Funded by: Swiss Agency for Development and Cooperation (SDC) 

Objectives of panel survey-Wave III
a. Specific Objectives of the third round of the Survey:
• In order to make the evidences robust, any panel data requires studying the households for 4-5 times. The third round survey will be designed to make the panel data robust.
• In the second round of the survey around 1500 new households were added. While comparing household situation between the 2 surveys these households remained outside. The third round of survey will allow analysis based on all 6000 households.

b. Importance of Panel Data

On labour migration from Bangladesh, SDC and RMMRU household survey is the only panel data.
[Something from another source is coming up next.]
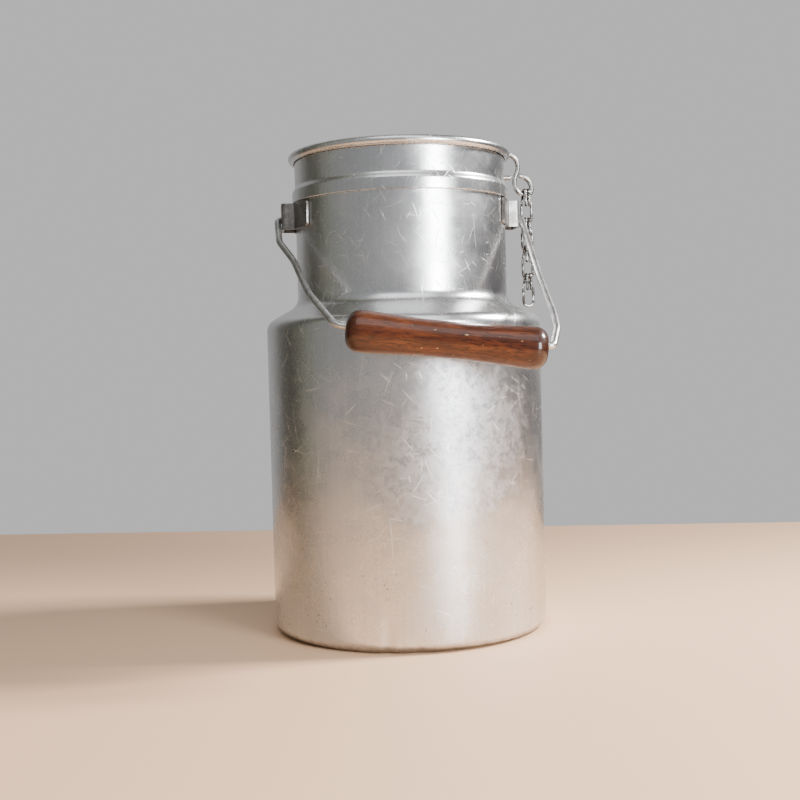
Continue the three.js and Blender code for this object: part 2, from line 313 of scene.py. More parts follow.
# ---- shader helpers -----------------------------------------------------
class Shader:
    """One material's nodes; each call adds a node and returns its output."""

    def __init__(self, name):
        self.material = bpy.data.materials.new(name)
        self.material.use_nodes = True
        self.tree = self.material.node_tree
        self.surface = self.tree.nodes["Principled BSDF"]

    def feed(self, socket, value):
        if isinstance(value, bpy.types.NodeSocket):
            self.tree.links.new(value, socket)
        else:
            socket.default_value = value

    def node(self, kind, inputs, **settings):
        made = self.tree.nodes.new("ShaderNode" + kind)
        for key, value in settings.items():
            setattr(made, key, value)
        for key, value in inputs.items():
            self.feed(made.inputs[key], value)
        return made

    def math(self, operation, *values):
        return self.node("Math", dict(enumerate(values)), operation=operation).outputs[0]

    def noise(self, vector, scale, detail=4.0, roughness=0.55, distortion=0.0):
        inputs = {"Vector": vector, "Scale": scale, "Detail": detail}
        inputs |= {"Roughness": roughness, "Distortion": distortion}
        return self.node("TexNoise", inputs).outputs["Fac"]

    def remap(self, value, low, high, to_low=0.0, to_high=1.0):
        inputs = {"Value": value, "From Min": low, "From Max": high}
        inputs |= {"To Min": to_low, "To Max": to_high}
        return self.node("MapRange", inputs, interpolation_type="SMOOTHSTEP").outputs[0]

    def blend(self, factor, a, b):
        made = self.node("Mix", {}, data_type="RGBA")
        self.feed(made.inputs[0], factor)
        self.feed(made.inputs[6], a)
        self.feed(made.inputs[7], b)
        return made.outputs[2]

    def mapped(self, vector, scale=(1, 1, 1), turn=0.0, move=(0, 0, 0)):
        inputs = {"Vector": vector, "Scale": scale, "Location": move}
        inputs["Rotation"] = (0, 0, math.radians(turn))
        return self.node("Mapping", inputs).outputs[0]

    def place(self):
        return self.node("TexCoord", {}).outputs["Object"]

    def unrolled(self):
        """The can's sheet laid flat (arc, height, radius), then its height and arc alone."""
        x, y, z = self.node("SeparateXYZ", {0: self.place()}).outputs
        angle = self.math("ARCTAN2", x, self.math("MULTIPLY", y, -1.0))
        arc = self.math("MULTIPLY", angle, BODY_R * MM)
        across = self.math("MULTIPLY", x, x)
        radius = self.math("SQRT", self.math("MULTIPLY_ADD", y, y, across))
        return self.node("CombineXYZ", {0: arc, 1: z, 2: radius}).outputs[0], z, arc

    def scratches(self, vector, size, lean, spread, width, share, seed):
        """Straight fine scratches, one in a share of the cells, each at its own angle."""
        spot = self.mapped(vector, scale=(1 / size, 1 / size, 0), move=(seed, 2 * seed, 0))
        cells = self.node("TexVoronoi", {"Vector": spot, "Scale": 1.0}, voronoi_dimensions="2D")
        inputs = {0: spot, 1: cells.outputs["Position"]}
        reach = self.node("VectorMath", inputs, operation="SUBTRACT").outputs[0]
        right, up, _ = self.node("SeparateXYZ", {0: reach}).outputs
        pick, keep, bow = self.node("SeparateColor", {0: cells.outputs["Color"]}).outputs
        first = math.radians(lean - spread / 2)
        angle = self.math("MULTIPLY_ADD", pick, math.radians(spread), first)
        sine = self.math("SINE", angle)
        cosine = self.math("COSINE", angle)
        along = self.math("MULTIPLY_ADD", right, cosine, self.math("MULTIPLY", up, sine))
        fall = self.math("MULTIPLY", up, cosine)
        off = self.math("SUBTRACT", self.math("MULTIPLY", right, sine), fall)
        square = self.math("MULTIPLY", along, along)
        curve = self.math("MULTIPLY", square, self.centred(bow))
        off = self.math("ABSOLUTE", self.math("MULTIPLY_ADD", curve, 0.5, off))
        line = self.remap(off, 0.0, width, 1.0, 0.0)
        fade = self.remap(self.math("ABSOLUTE", along), 0.15, 0.5, 1.0, 0.0)
        kept = self.remap(keep, 1 - share, 1 - share + 0.2)
        return self.math("MULTIPLY", self.math("MULTIPLY", line, fade), kept)

    def centred(self, value):
        return self.math("SUBTRACT", value, 0.5)

    def layered(self, start, *layers):
        """A number with (mask, weight) layers added to it."""
        for mask, weight in layers:
            start = self.math("MULTIPLY_ADD", mask, weight, start)
        return start

    def painted(self, colour, *coats):
        """A colour with (share, colour) coats laid over it in turn."""
        for share, tone in coats:
            colour = self.blend(share, colour, tone)
        return colour

    def oval(self, arc, height, spot):
        """Squared distance from a spot's middle, 1 at its edge."""
        middle, level, half_width, half_height = spot
        across = self.math("DIVIDE", self.math("SUBTRACT", arc, middle), half_width)
        down = self.math("DIVIDE", self.math("SUBTRACT", height, level), half_height)
        return self.math("MULTIPLY_ADD", across, across, self.math("MULTIPLY", down, down))

    def finish(self, colour, roughness, metallic, bump=None, distance=0.0002, strength=1.0):
        self.feed(self.surface.inputs["Base Color"], colour)
        self.feed(self.surface.inputs["Roughness"], roughness)
        self.surface.inputs["Metallic"].default_value = metallic
        if bump is not None:
            inputs = {"Height": bump, "Distance": distance, "Strength": strength}
            normal = self.node("Bump", inputs).outputs[0]
            self.feed(self.surface.inputs["Normal"], normal)
        return self.material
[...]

This data set will serve different purposes ranging from helping national planning to higher studies.

Dynamic analysis against static: The first and second round of SDC and RMMRU survey has already established baseline data on migration. It provides information on the situation of respective families at the beginning of the process of migration. How were their socio-economic conditions prior to migration – income, expenditure, savings, resource endowment, living conditions, and educational achievement? What changes have migrant families experienced over the duration of migration? How such changes compare with households not having had any migration experience? What is the level of poverty of migrant households compared to non-migrant ones? In what avenues do the migrants invest? How do they contribute in community development? The robustness of the differences that was detected among migrant and non-migrant households in respect to poverty and consumption, between the first and second round of survey can be explained through adding new sets of questions.
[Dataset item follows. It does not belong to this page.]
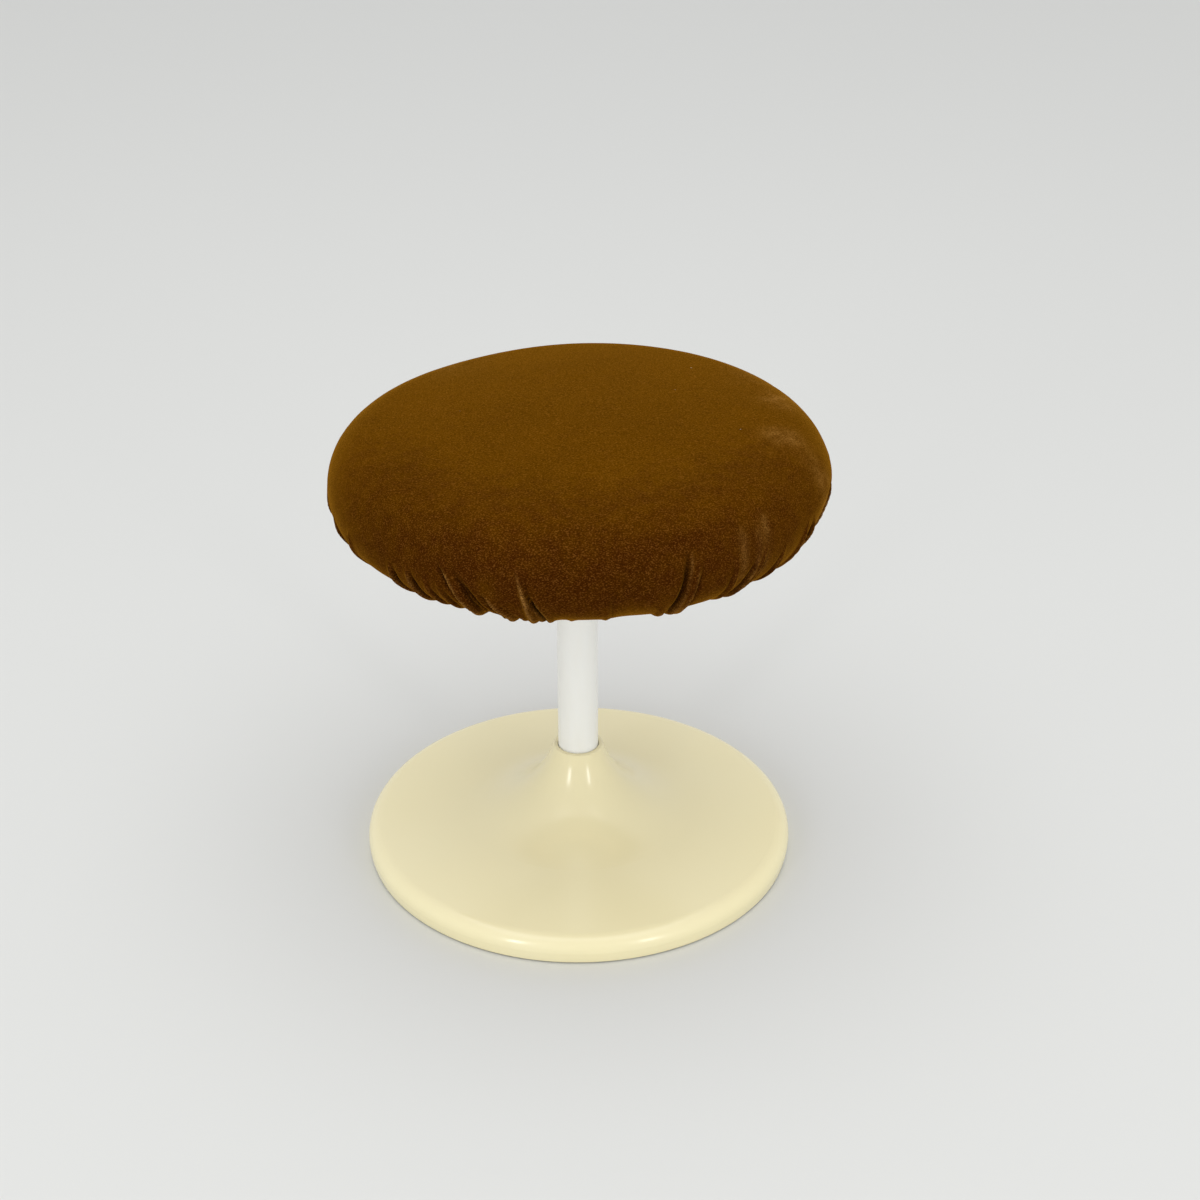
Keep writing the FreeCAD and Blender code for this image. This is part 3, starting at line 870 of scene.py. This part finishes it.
def blackMaterial():
    look = blackLook
    material, tree = newMaterial("black lacquered steel")
    place = addNode(tree, "ShaderNodeTexCoord").outputs["Object"]
    patches = noise(tree, place, look["dustPatch"], detail=7.0, Roughness=0.65)
    colour = blend(tree, ranged(tree, patches, *look["dusty"]), look["black"], look["dust"])
    roughness = ranged(tree, patches, *middle, *look["roughness"])
    peel = noise(tree, place, look["peel"], detail=1.0)
    coat(tree, colour, roughness, peel, look["peelDepth"], IOR=look["ior"])
    return material


# Zinc plated steel: bright but tumbled soft, with the faint blue and straw tints of its passivation

zincLook = {
    "blue": "#b3bac3",
    "straw": "#c8c1a9",
    "tint": 6.0,               # mm
    "roughness": (0.22, 0.42),
    "smear": 2.5,              # mm
    "nick": 0.6,               # mm
    "nickDepth": 0.012,        # mm
}


def zincMaterial():
    look = zincLook
    material, tree = newMaterial("zinc plated steel")
    place = addNode(tree, "ShaderNodeTexCoord").outputs["Object"]
    tints = noise(tree, place, look["tint"], detail=2.0)
    colour = blend(tree, ranged(tree, tints, *middle), look["blue"], look["straw"])
    smears = noise(tree, place, look["smear"], detail=4.0)
    roughness = ranged(tree, smears, *middle, *look["roughness"])
    nicks = noise(tree, place, look["nick"], detail=1.0)
    coat(tree, colour, roughness, nicks, look["nickDepth"], Metallic=1.0)
    return material


# Bare steel: turned on a lathe and wiped with oil. Fine rings about its axis carry the highlights

steelLook = {
    "steel": "#a19e99",
    "oiled": "#6f6961",
    "oilPatch": 13.0,          # mm
    "oily": (0.42, 0.62),
    "roughness": (0.26, 0.46),
    "groove": 0.5,             # mm, drawn a little coarser than the real feed marks
    "grooveDepth": 0.01,       # mm
}


def steelMaterial():
    look = steelLook
    material, tree = newMaterial("turned steel")
    place = addNode(tree, "ShaderNodeTexCoord").outputs["Object"]
    level = stretched(tree, place, 1.0, 1.0, 0.0)
    fromAxis = addNode(tree, "ShaderNodeVectorMath", {0: level}, operation="LENGTH")
    section = addNode(tree, "ShaderNodeCombineXYZ", {
        "X": fromAxis.outputs["Value"], "Z": heightOf(tree, place)})
    grooves = noise(tree, section.outputs["Vector"], look["groove"], detail=1.0)
    oil = noise(tree, place, look["oilPatch"], detail=4.0)
    colour = blend(tree, ranged(tree, oil, *look["oily"]), look["steel"], look["oiled"])
    roughness = ranged(tree, grooves, *middle, *look["roughness"])
    coat(tree, colour, roughness, grooves, look["grooveDepth"], Metallic=1.0)
    return material


# Nylon: natural moulded polyamide, milky and half matt, with grey smears of grease

nylonLook = {
    "milky": "#e7e2d3",
    "greased": "#b9b3a3",
    "smear": 7.0,              # mm
    "greasy": (0.5, 0.72, 0.0, 0.8),
    "roughness": (0.5, 0.3),   # dry and greased
    "spark": 0.35,             # mm, the mould's spark finish
    "sparkDepth": 0.02,        # mm
    "ior": 1.53,
}


def nylonMaterial():
    look = nylonLook
    material, tree = newMaterial("natural nylon")
    place = addNode(tree, "ShaderNodeTexCoord").outputs["Object"]
    smears = noise(tree, place, look["smear"], detail=4.0)
    colour = blend(tree, ranged(tree, smears, *look["greasy"]), look["milky"], look["greased"])
    roughness = ranged(tree, smears, *middle, *look["roughness"])
    spark = noise(tree, place, look["spark"], detail=1.0)
    coat(tree, colour, roughness, spark, look["sparkDepth"], IOR=look["ior"])
    return material


# Rubber: moulded and dull, greyed where floor dust clings to its pebbled skin

rubberLook = {
    "rubber": "#262523",
    "dust": "#6b6860",
    "dustPatch": 4.0,          # mm
    "dusty": (0.45, 0.75, 0.0, 0.45),
    "roughness": 0.85,
    "pebble": 0.7,             # mm
    "pebbleDepth": 0.08,       # mm
    "ior": 1.52,
}


def rubberMaterial():
    look = rubberLook
    material, tree = newMaterial("moulded rubber")
    place = addNode(tree, "ShaderNodeTexCoord").outputs["Object"]
    dust = noise(tree, place, look["dustPatch"], detail=6.0, Roughness=0.7)
    colour = blend(tree, ranged(tree, dust, *look["dusty"]), look["rubber"], look["dust"])
    pebbles = cells(tree, place, look["pebble"]).outputs["Distance"]
    coat(tree, colour, look["roughness"], pebbles, look["pebbleDepth"], IOR=look["ior"])
    return material


# Birch plywood: pale veneer with short brown flecks; long and end grain take turns at the edge

plywoodLook = {
    "pale": "#d9be92",
    "flecked": "#c7a472",
    "endGrain": "#ab8350",
    "glue": "#664829",
    "flecks": (0.4, 0.65),
    "ply": 1.36,               # mm
    "startShare": 0.2,         # of a ply's thickness, how far under the board the first one starts
    "glueShare": 0.1,          # of a ply's thickness
    "figure": 6.0,             # mm across the grain
    "along": 0.07,             # the figure is this much denser along the grain
    "roughness": (0.5, 0.68),
    "poreDepth": 0.08,         # mm
    "ior": 1.47,
}


def plywoodMaterial():
    look = plywoodLook
    material, tree = newMaterial("birch plywood")
    place = addNode(tree, "ShaderNodeTexCoord").outputs["Object"]
    long = stretched(tree, place, look["along"], 1.0, 1.0)
    figure = noise(tree, long, look["figure"], detail=5.0, Roughness=0.6, Distortion=0.4)
    veneer = blend(tree, ranged(tree, figure, *look["flecks"]), look["pale"], look["flecked"])

    # plies counted from a little under the board, so that its faces lie inside an outer ply
    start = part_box("seat_board")[0].z - look["startShare"] * look["ply"] * mm
    plies = maths(tree, "DIVIDE", maths(tree, "SUBTRACT", heightOf(tree, place), start), look["ply"] * mm)
    crossed = maths(tree, "GREATER_THAN", maths(tree, "FLOORED_MODULO", plies, 2.0), 1.0)
    layered = blend(tree, crossed, veneer, look["endGrain"])
    glued = maths(tree, "LESS_THAN", maths(tree, "FRACT", plies), look["glueShare"])
    colour = blend(tree, glued, layered, look["glue"])
    roughness = ranged(tree, figure, *middle, *look["roughness"])
    coat(tree, colour, roughness, figure, look["poreDepth"], IOR=look["ior"])
    return material


# Elastic: rubber threads braided over with white cotton, so that small slanting stitches run round it

elasticLook = {
    "cotton": "#e4e0d6",
    "between": "#8d877b",
    "stitches": 620,           # round the hem, about 1.2 mm each
    "slant": 400.0,            # turns of the pattern for each metre of height
    "raised": (0.0, 0.35),     # where its flank starts and ends; the middle of a stitch is at 0.5
    "stitchDepth": 0.25,       # mm
    "roughness": 0.85,
}


def elasticMaterial():
    look = elasticLook
    material, tree = newMaterial("braided elastic")
    place = addNode(tree, "ShaderNodeTexCoord").outputs["Object"]
    around = addNode(tree, "ShaderNodeTexGradient", {"Vector": place}, gradient_type="RADIAL")
    counted = maths(tree, "MULTIPLY", around.outputs["Fac"], look["stitches"])
    lightAndBrushing = maths(tree, "MULTIPLY_ADD", heightOf(tree, place), look["slant"], counted)
    raised = ranged(tree, maths(tree, "PINGPONG", lightAndBrushing, 0.5), *look["raised"])
    colour = blend(tree, raised, look["between"], look["cotton"])
    coat(tree, colour, look["roughness"], raised, look["stitchDepth"])
    return material


buildStage()
buildCamera()
print("stage and camera built")

velvet = velvetMaterial()
coverMesh = buildSeatCover()
cover = addPiece("velvetSeatCover", coverMesh, velvet)
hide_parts("velvet_cover")
print("velvet cover built:", len(coverMesh.vertices), "points")

foam = addPiece("foamPad", buildFoamPad(), foamMaterial())
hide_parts("foam_pad")
print("foam pad built")

dress(absMaterial(), "trumpet_cover")
dress(tubeMaterial(), "column_tube")
dress(blackMaterial(), "base_plate", "seat_plate")
dress(zincMaterial(), "cover_screws", "flange_screws", "retaining_washer", "retaining_lock_washer",
      "retaining_screw", "plate_washers", "plate_screws", "tee_nuts")
dress(steelMaterial(), "column_flange", "seat_spindle")
dress(nylonMaterial(), "upper_bush", "lower_bush", "thrust_washer")
dress(rubberMaterial(), "floor_pads")
dress(plywoodMaterial(), "seat_board")
dress(elasticMaterial(), "elastic_cord")
print("solid pieces dressed")

bpy.context.scene.view_settings.view_transform = "Standard"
Panel data and regression analysis: Panel data has a number of fundamental advantages over cross sectional with respect to regression analysis. First, findings are not confounded by the presence of time invariant omitted variables, such as ability, as fixed effects models can be implemented on panel data effectively correcting the bias caused by omitted variables. Second, possible concerns over reverse causation – for example is a positive association between wealth and migration because migration facilitates the accumulation of wealth or because only the relatively well-off can afford to migrate – can be addressed using such panel data specific tools as difference in difference estimation and granger causality tests. Finally, panel data allows for much more precise identification of parameters than an otherwise similar cross section, as the effective numbers of observations are increased with each wave of the panel.

Monitoring impact of migration: Besides underscoring various changes experienced over time, panel households will further enable monitoring possible impacts of migration and inflow of remittances. Migration is prone to fluctuations in level, destination, composition and terms and conditions of employment particularly with respect to different variants of international migration. Political instability, war, ethnic problems could cause a sudden return flow of migrants; changing labour market situation could significantly underscore the composition of migrants; or decline in overseas market demand could have a dampening effect on terms and conditions of employment. Now presence of panel households could help immensely to monitor possible impact of any external shock to migration.

Policy appraisal and programme evaluation: No less important, a panel household can prove instrumental in designing and evaluating policies and programme aimed at maximizing latent opportunities of migration and minimizing any adverse consequences thereof. Data generated from regular monitoring of these households and following sudden changes in external situation will prove useful in understanding the need for and effectiveness of alternative policies. For instance, how effective were different policies taken by the government from time to time toward helping migrant families adjust to the absence of adult family members, what underscores effective channeling of remittances into productive purposes, what contribution has migration played in easing the poverty situation in migrant localities? All such questions can be answered through proper monitoring and evaluating the experiences of panel households.